13. Submission to the disciples of a Christian church must be voluntary, and not by the constraint of force or hypocrisy. In Christ's church ALL must be free, and not a mixture of free-men and the slaves of sin.—Ed.
14. What faithfulness and plain dealing is here. If any church communicates with the profane it is offering sacrifice to the devil.—Ed.
15. One of the most touching scenes in the Pilgrim's Progress beautifully illustrates this fact. When Christian led Hopeful into Bye-path Meadow, so that they fell into the hands of Giant Despair, Hopeful says, 'I wold have spoke plainer, but that you are older than I.' That whole scene manifests the most delicate sensibility and christian feeling.—Ed.

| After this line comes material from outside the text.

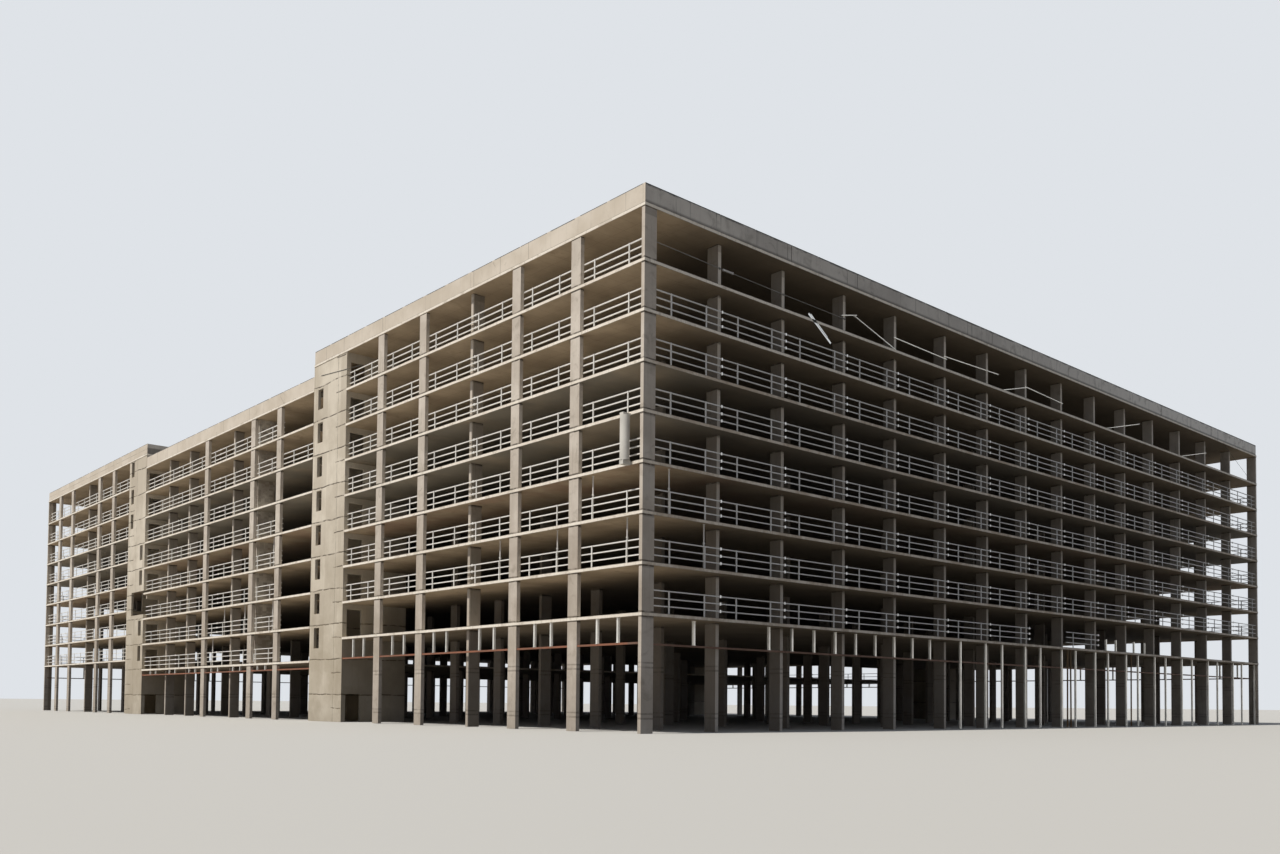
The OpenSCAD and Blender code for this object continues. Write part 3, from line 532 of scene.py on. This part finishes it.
by_slot = {
    "floor_concrete": front_slab, "roof_concrete": roof_slab, "parapet_concrete": parapet,
    "pylon_concrete": front_pylon, "core_concrete": front_core, "rail_steel": rail_steel,
    "post_steel": post_steel, "purlin_steel": purlin_steel, "white_steel": strip_steel,
    "tube_steel": tube_steel,
}
by_node = {
    "middle_floor_slabs": middle_slab, "rear_floor_slabs": rear_slab, "rear_link_slabs": rear_slab,
    "middle_roof_slab": middle_roof, "rear_roof_slab": rear_roof,
    "middle_ground_pylons": middle_pylon, "middle_lower_pylons": middle_pylon,
    "middle_upper_pylons": middle_pylon, "rear_ground_pylons": rear_pylon,
    "rear_lower_pylons": rear_pylon, "rear_upper_pylons": rear_pylon,
    "rear_core_outer_strips": rear_core, "rear_core_slit_panels": rear_core,
}


def dress_frame():
    slots = {part["node"]: part["material_slot"] for part in frame["record"]["subparts"]}
    for name, node in frame["nodes"].items():
        node.data.materials.clear()
        node.data.materials.append(by_node.get(name, by_slot[slots[name]]))


# Shapes that the pieces are put together from
def block(bm, low, high, bevel=0, place=at):
    a, b = place(*low), place(*high)
    size = Vector([abs(n) for n in b - a])
    matrix = Matrix.Translation((a + b) / 2) @ Matrix.Diagonal((*size, 1))
    made = bmesh.ops.create_cube(bm, size=1, matrix=matrix)
    if bevel:
        edges = list({edge for vert in made["verts"] for edge in vert.link_edges})
        bmesh.ops.bevel(bm, geom=edges, offset=bevel, affect="EDGES", segments=1, profile=0.5,
                        material=-1)


def along(start, end):
    turned = (end - start).to_track_quat("Z", "Y").to_matrix().to_4x4()
    return Matrix.Translation((start + end) / 2) @ turned


def rod(bm, start, end, radius, sides=8):
    bmesh.ops.create_cone(bm, cap_ends=True, segments=sides, radius1=radius, radius2=radius,
                          depth=(end - start).length, matrix=along(start, end))


def strip(bm, start, end, width, thick):
    size = Matrix.Diagonal((width, thick, (end - start).length, 1))
    bmesh.ops.create_cube(bm, size=1, matrix=along(start, end) @ size)


def new_piece(name, bm, material):
    bmesh.ops.recalc_face_normals(bm, faces=bm.faces)
    mesh = bpy.data.meshes.new(name)
    bm.to_mesh(mesh)
    bm.free()
    mesh.materials.append(material)
    piece = bpy.data.objects.new(name, mesh)
    bpy.context.scene.collection.objects.link(piece)
    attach(piece, "root")


# Railings: on a long face each pylon has a post before it and one past it, which comes a little
# nearer from line to line, and on a side face two posts past it. A run of rails is its start,
# its end and its floor
RAIL_TOPS = [0.141, 0.095, 0.049]
HALF_RAIL = 0.0035
LONG_RUN = (0.098, LENGTH_U - 0.031)
SIDE_END = 0.031
PAST_LINE, NEARER = 0.081, 0.0073
LONG_PAIR, SIDE_PAIR = 0.285, 0.296
FRONT_POSTS = [line + PAST_LINE - NEARER * j for j, line in enumerate(FRONT_LINES)]
LONG_FACE_POSTS = [u for post in FRONT_POSTS for u in (post - LONG_PAIR, post)]
LONG_FACE_POSTS = [0.231, *LONG_FACE_POSTS, LENGTH_U - 0.140]
STOP = 0.115
FRONT_RUNS = [(LONG_RUN[0], FRONT_POSTS[6] - STOP, FRONT_FLOORS[0]),
              (FRONT_POSTS[7] - STOP, FRONT_POSTS[8] - STOP, FRONT_FLOORS[0])]
FRONT_RUNS += [(*LONG_RUN, z) for z in FRONT_FLOORS[1:7]]
BACK_RUNS = [(*LONG_RUN, z) for z in FRONT_FLOORS[:7]]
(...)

16. How strange that pious men should have been prone to punish their fellows for non-conformity in an outward sign. They themselves were suffering inconceivable miseries under acts of uniformity in rites and ceremonies. How applicable to the framers of such acts of parliament are our Lord's words, 'Woe unto you, pharisees, who whiten and garnish the outside of a sepulchre, while within it is full of uncleanness, hypocrisy, and iniquity' (Matt 23).—Ed.
17. 'An implicit faith'; faith in things without inquiry, or in things not expressed.—Ed.
18. 'These judgments we feel and groan under.' So frightful were the persecutions of the dissenters by the church in 1670, that the narrative says, 'The town [of Bedford] was so thin of people, and the shops shut down, that it seemed like a place visited with the pest, where usually is written upon the door, "Lord, have mercy upon us."' Had the dissenters been united, the church would not have dared to exercise such barbarities—men and women in jails—some hanged for not going to church—all their goods swept away, and their children perishing.—Ed.
19. The printer had inserted 'the cause'; Bunyan's manuscript was 'a cause.' See marginal note, in his Differences in Judgment.—Ed.
20. This is a much more extensive evil than many would credit. I have met with these very expressions not only among the poor but the rich. It is an awful delusion.—Ed.